Andy Schwartz’s Warning for Advisors

The Low End is Vanishing. 

Andy is clear-eyed about the appeal of technology and massive retail competitors to average investors who may not think they have enough assets to work with a (human) financial advisor. 

“At the lower end of the business, there’s no doubt that it will be impacted. You’re not going out and picking up files under $1 million or $500,000. That’s where there’s going to be Robinhood and all of these AI. Because the do-it-yourselfers don’t need it. It’ll be easier to be a do-it-yourselfer.”

So, if your value proposition relies solely on asset allocation, you are, in Andy’s words, “dead in the water.”

The survival strategy? Move upscale and expand your services to become the single point of contact for busy, wealthy clients, and accept a little short-term pain on the margins. 

“If you pay attention to tax and estate planning, and provide all of the different planning and services that people need, I don’t think we have an issue.
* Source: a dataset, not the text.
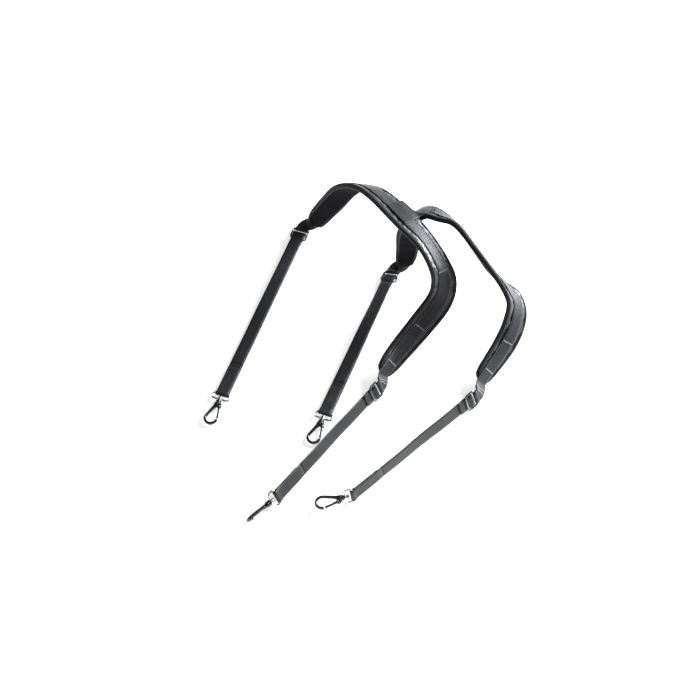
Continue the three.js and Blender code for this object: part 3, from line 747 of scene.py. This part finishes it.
def pad_binding(side, route, thread):
    """Tape folded round the pad's edge and sewn through, with a row of stitches on each face."""
    outer = [(-4.2, 3.0), (-2.4, 3.15), (-0.6, 2.95), (0.45, 2.1), (0.9, 0.6), (0.9, -1.6), (0.45, -3.3),
             (-0.6, -4.3), (-2.4, -4.6), (-4.2, -4.5)]
    inner = [(-4.2, -3.8), (-0.9, -3.6), (0.1, -2.2), (0.1, 0.8), (-0.9, 2.2), (-4.2, 2.3)]
    section = outer + inner
    stitch_inset, stitch_levels = 2.7, (("top", 3.2), ("under", -4.65))
    path, normals = outline(route)
    rings, uvs = [], []
    s_run = 0.0
    lines = {"top": ([], []), "under": ([], [])}
    for i, ((s, x), (ns, nx)) in enumerate(zip(path, normals)):
        place = route.place(s)
        lateral = place.direction((nx, ns, 0))
        rings.append([place.at(x, 0, z) + lateral * d for d, z in section])
        uvs += [(d + 0.7 * z, s_run) for d, z in section]
        s_run += np.linalg.norm(path[(i + 1) % len(path)] - path[i])
        for row, level in stitch_levels:
            lines[row][0].append(place.at(x, 0, level) - lateral * stitch_inset)
            lines[row][1].append(place.direction((0, 0, 1 if level > 0 else -1)))
    verts, faces = loft(rings, closed=True)
    make_piece(f"{side}_pad_edge_binding", "harness", verts, faces, MATERIALS["binding"], uvs,
               "edge_binding", (f"{side}_pad_binding",))
    for points, outs in lines.values():
        thread.row(points + points[:1], outs + outs[:1])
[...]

There will be ‘fee compression’ — not that the fees go down, but that the services you have to offer and add cost more money. Which I would call ‘margin compression.'”

To justify your fee, you must deliver a robust suite of services and be a financial coach who can guide clients through the tangle of emotions and major life transitions that are connected to their money

The alternative? According to Andy Schwartz, there probably isn’t one.

“You have to add value or you’re going to be in trouble.”